The bomb struck Al-Diyabiyah, a town that serves as one of the gateways for the many pilgrims from around the world who visit the holy site. Another 20 people were wounded, state news agency SANA said.

The Islamic State militants claimed responsibility for the bomb attack later.

The shrine contains the grave of Zeinab, a venerated granddaughter of the Prophet Mohammed, and is known for its golden onion-shaped dome.

The bomb struck a checkpoint near a construction site and left a small crater in the pavement.

One of the guards manning the checkpoint said his bomb detector began beeping when a pickup truck pulled up. "We stopped the car at the checkpoint... When we began doing a manual search, they detonated the car.
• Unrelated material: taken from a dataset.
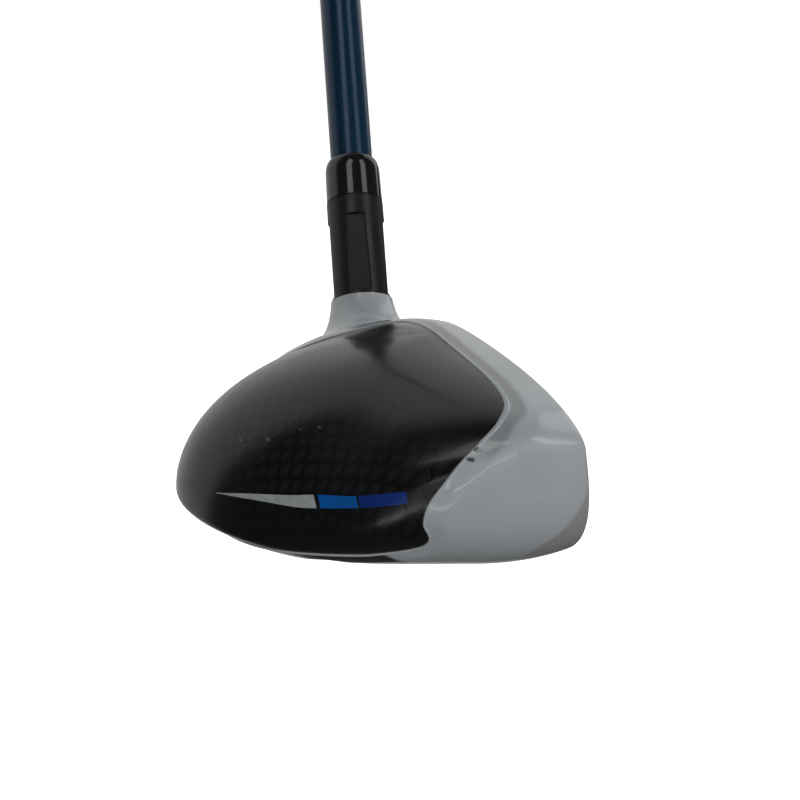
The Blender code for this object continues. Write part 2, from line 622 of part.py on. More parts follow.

My colleagues were killed," he said.

The windows of a small hotel across from the checkpoint were shattered by the blast.

The hotel is mostly occupied by displaced Syrians from Fuaa and Kafraya, two Shiite-majority towns in the northwest that are under siege by Islamist rebels.

One woman who had fled Kafraya said her young daughter, who had been traumatized by frequent rocket fire on their hometown, thought the blast was a mortar round hitting the hotel.

The area around the shrine, which is heavily secured with checkpoints hundreds of meters away to prevent vehicles from approaching, has been hit by Sunni extremists of the Islamic State group several times this year.

A string of IS bombings near the shrine in February left 134 people dead, most of them civilians. In January, another attack claimed by IS killed 70 people.

Lebanese Shiite militant group Hezbollah cited the threat to Sayyida Zeinab as a principal reason for its intervention in the civil war on the side of President Bashar Assad.

More than 270,000 people have been killed and millions more been forced to flee their homes since the conflict erupted in 2011.